As a contrast to authentic participation in the lives of others, Wojtyla brings up the Marxist idea of "alienation." Karl Marx proposed that man is alienated from himself, is stripped of his proper actualization as man, when the structures of society around him pervert the true meaning of his life. For example, when man is told that he is to live for Heaven, this alienates him from (what Marx sees as) his true meaning of living the utopia in this life on earth. 16 Here we see a shift, from a focus on how man treats and interacts with one another on an individual level, to a view of humanity and its structures on a collective level.
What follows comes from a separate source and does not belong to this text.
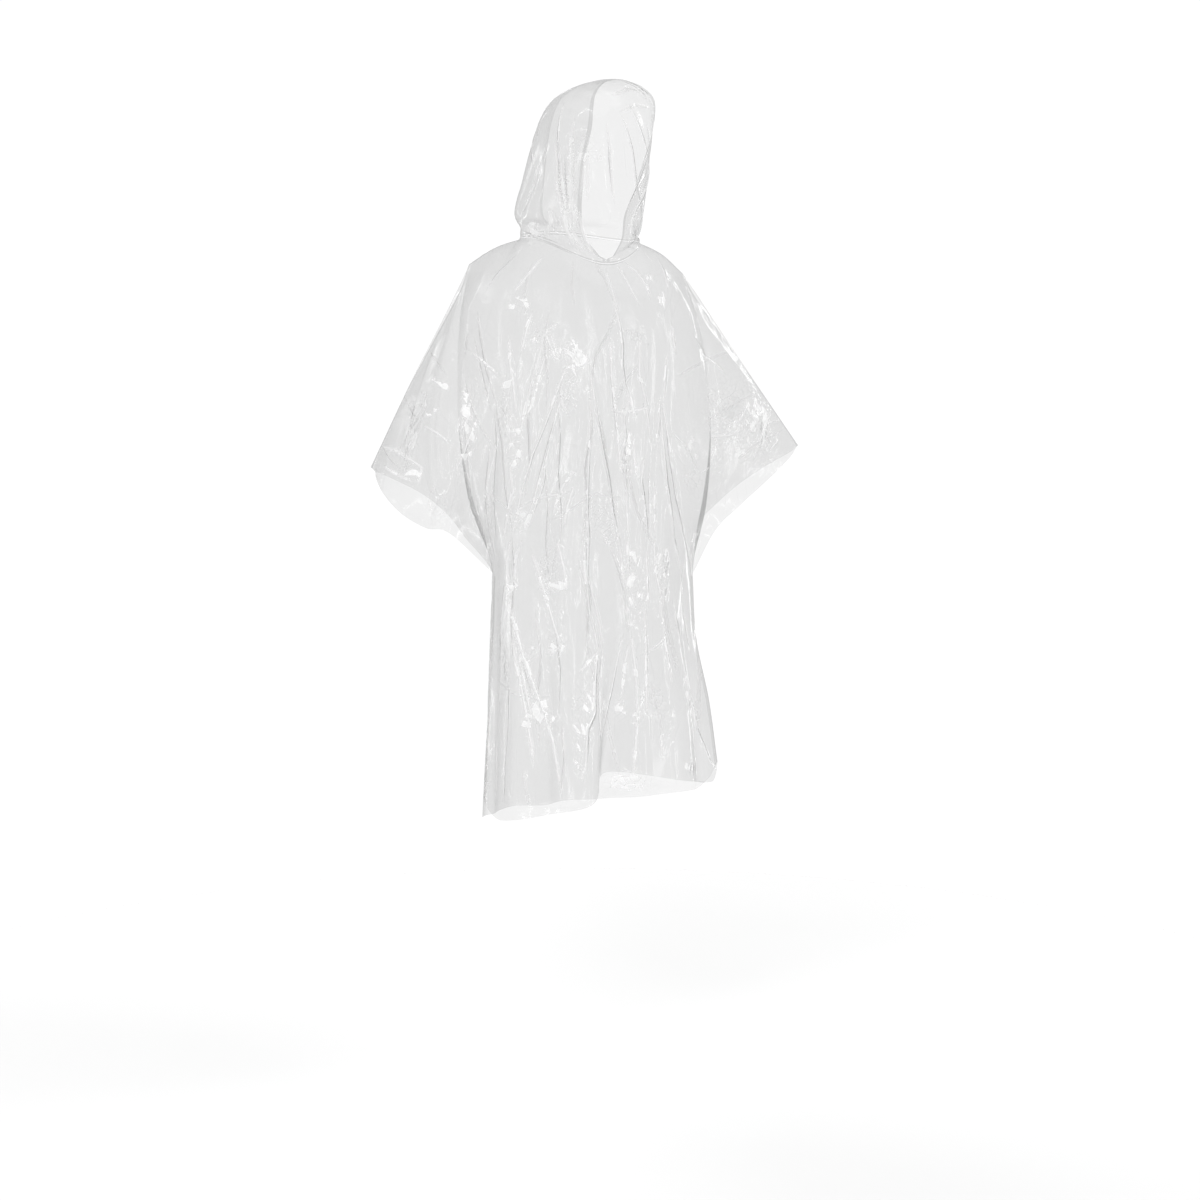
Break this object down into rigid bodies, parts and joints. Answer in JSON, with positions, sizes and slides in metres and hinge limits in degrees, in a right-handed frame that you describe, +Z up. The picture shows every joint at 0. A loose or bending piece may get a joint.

Wojtlya claims that what is essential is what takes place between people on an individual level. 17 "We know, for example, that in the concentration camps there were people who managed to relate to others as I', as neighbors - often to a heroic degree." 18 

Fixing the larger structures of alienation requires that we first go to its root, the way we interact with others individually. And this is the fundamental question we must ask of society. Is it set up as to facilitate the authentic participation of people into each other's lives in the I-Thou relationship? Or does it force us to deny the shared humanity of the other? 19 "Do they obstruct participation and ravage and destroy this basic fabric of human existence and activity, which must always be realized in common with others?" 20 Alienation, after all, is the negation of personal participation with others in my life. It is to destroy the possibility of relationship between people. 21
1 - Wojtyla, Karol. Catholic Thought From Lublin: Person and Community Selected Essays. "Participation or Alienation". Pg 197.